I've had 20 years to process Amber's illness, and, today, it seems far less apocalyptic than it did even five years ago. At this point, I've accepted that it's not going anywhere, and I've shifted my perspective to focus on the positives.
She's safe. She's not on the street, nor does she want to be. Instead, she lives in a comfortable board-and-care in North Hollywood because my mother is getting older and can't take care of her. She's compliant with her medication, which keeps the delusions and paranoia at bay for the most part. She has a family who loves her. Despite the weight gain and even the ensuing type 2 diabetes, she's reasonably healthy. Though it's true our country can do far more in terms of providing government-subsidized mental health care and housing, she's still much better off here on US soil than she would be in a developing nation that lacks social security disability insurance. And she has ambitions—she's taken classes in drawing and accounting at the junior college. She even earned a degree in theology from King's College.
Just a few days ago, I took Amber out for her thirty-eighth birthday. She wanted to hit the El Pollo Loco for one of those two-pound burritos packed with chicken, rice, beans, and lots of cheese.
In between bites, she told me that she started a Bible study at her board-and-care. "People come," she said happily, her large brown eyes opening wide. "Tom comes. Susan comes. And this nice woman, Diane, comes."
After lunch, we sat on her extra-long twin bed in the small room she shares with an elderly woman in the board-and-care and continued talking.
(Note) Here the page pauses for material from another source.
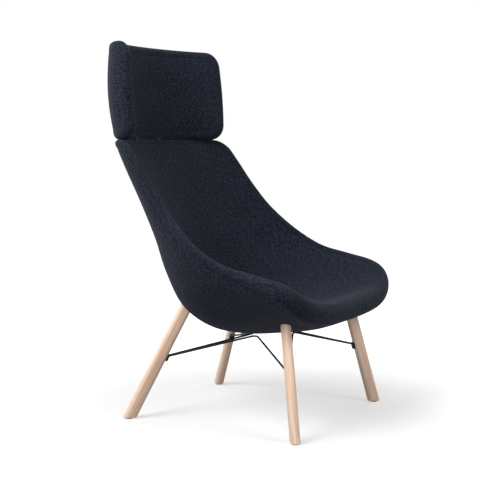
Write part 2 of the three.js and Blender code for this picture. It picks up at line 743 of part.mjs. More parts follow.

Above her bed hang two crosses that I've gifted her—one made of a red, yellow, and silver mosaic that I purchased in Barcelona, and another covered with multicolored Aztec beading that I bought in Mexico.
"Can I read the Bible to you?" she asked soon after we sat down.
"Sure," I said. Though I'm not a Christian, I know she loves reading the gospels to people—it's one of her favorite things to do.
She picked up a small blue leather-bound New International Version from a wooden bedside table and lowered her head to the book with reverence, her chin-length brown hair falling toward her eyes. A few new lines had formed in her fair skin, reminding me that we're both getting older and that it's important to spend as much time with her as possible. She pulled her hair behind her ears and started reading from the Beatitudes in the Book of Matthew: "Blessed are the poor in spirit, for theirs is the kingdom of heaven. Blessed are those who mourn, for they will be comforted."
As she read, her entire being calmed. Her voice grew steadier and more confident. I listened. Even though I'm not a believer, the tranquility in her tone and the words she read moved me.
"Blessed are the meek, for they will inherit the earth. Blessed are those who hunger and thirst for righteousness, for they will be filled. Blessed are the merciful, for they will be shown mercy. Blessed are the pure in heart, for they shall see God."
In that moment, she seemed so well, so grounded, as though she had no mental illness. The more she read, the more I listened, connecting with words, connecting with her, ready and willing to accept and love her exactly as she is.